For lunch today, I had a picnic with my husband and little girl in the shade of our big old kukui nut tree. We brought along my daughter’s Bob (learning to read) books, and decided we will call it “The Reading Tree” and sit there sometimes to practice reading. She loved that.
After we ate and read and played some little kid horseshoes, I lay back on the green- and blue-striped picnic blanket and watched a white, cottony cloud barrel across the perfect blue sky. After awhile, my daughter and husband wandered off and I actually napped briefly. When I woke up, it was to the feeling of warm sun on my face when the kukui leaves momentarily parted. It was excellent.
It was a work day.
Oh, the freelance life is definitely not all sitting around in pajamas and watching Oprah, let me tell you.
If you’re good at what you do, and busy, it’s really an awful lot of work. I can remember, years ago when I started freelancing, being surprised at how hard I was working. (Maybe I had been expecting pajamas and Oprah.)
It is, of course, a real business with real work that needs to get done, well and on time. In addition to the interviewing, writing and revising, there’s always marketing that needs to be done, to keep the work coming in, and then invoicing and estimated taxes and lot of other paperwork, and keeping up with supplies, because nobody’s filling the supply cabinet but you. And a whole lot more.

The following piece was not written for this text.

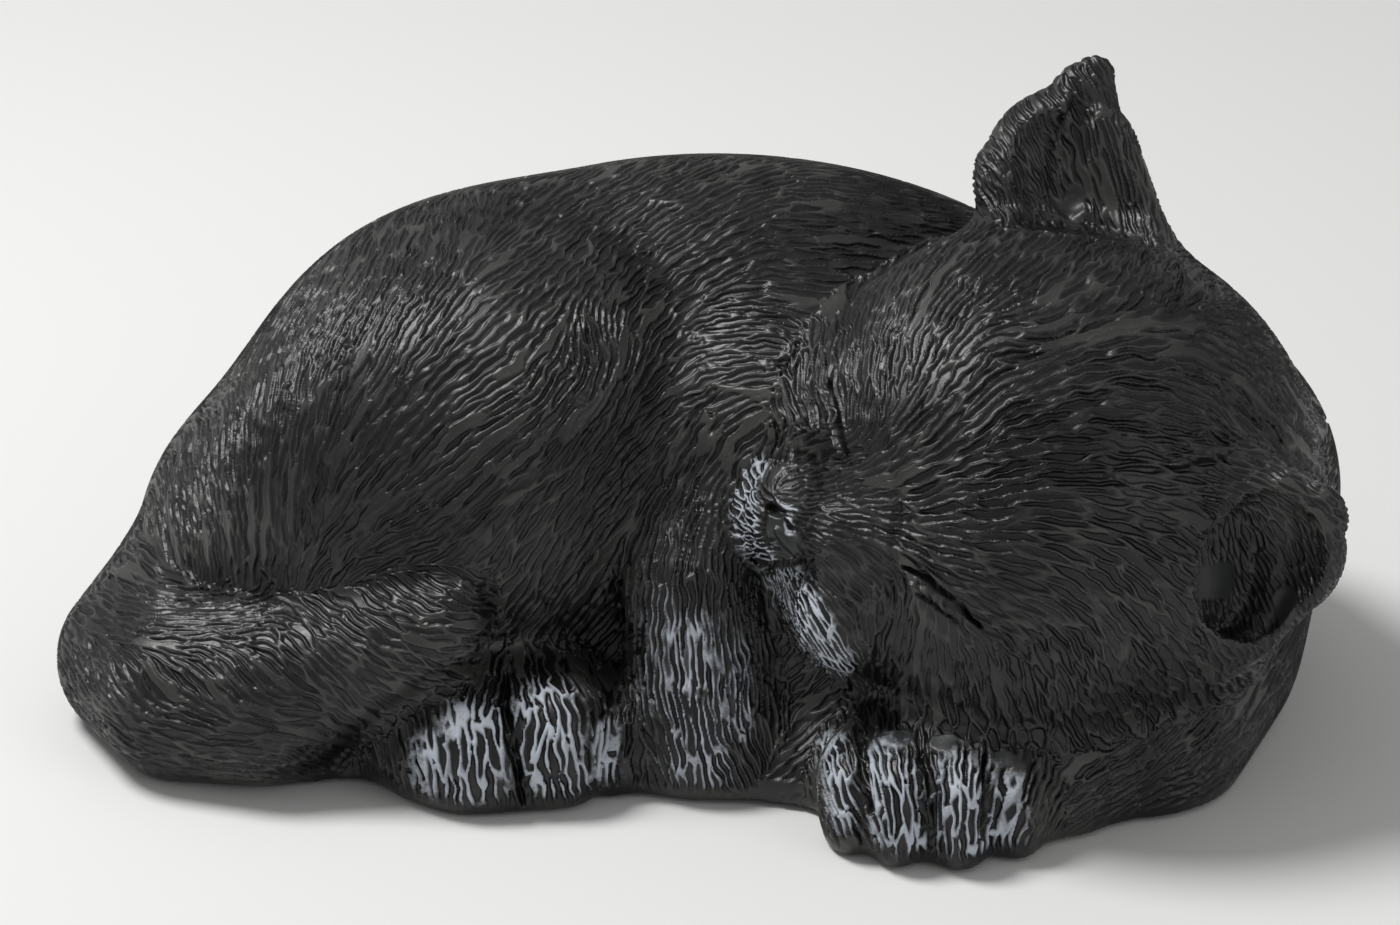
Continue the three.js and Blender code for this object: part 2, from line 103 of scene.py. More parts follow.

Generally I keep regular work hours, which is what works best for me. I don’t sleep in on a work day (unless I’m sick, and then the flexibility is lovely), and I don’t chat on the phone during work hours. There is work to be done.
Once in awhile my regular work hours just aren’t enough, and there have certainly been times when I’ve worked into the wee hours, or pried myself out of bed much, much earlier than my body appreciates to squeeze in a couple extra hours.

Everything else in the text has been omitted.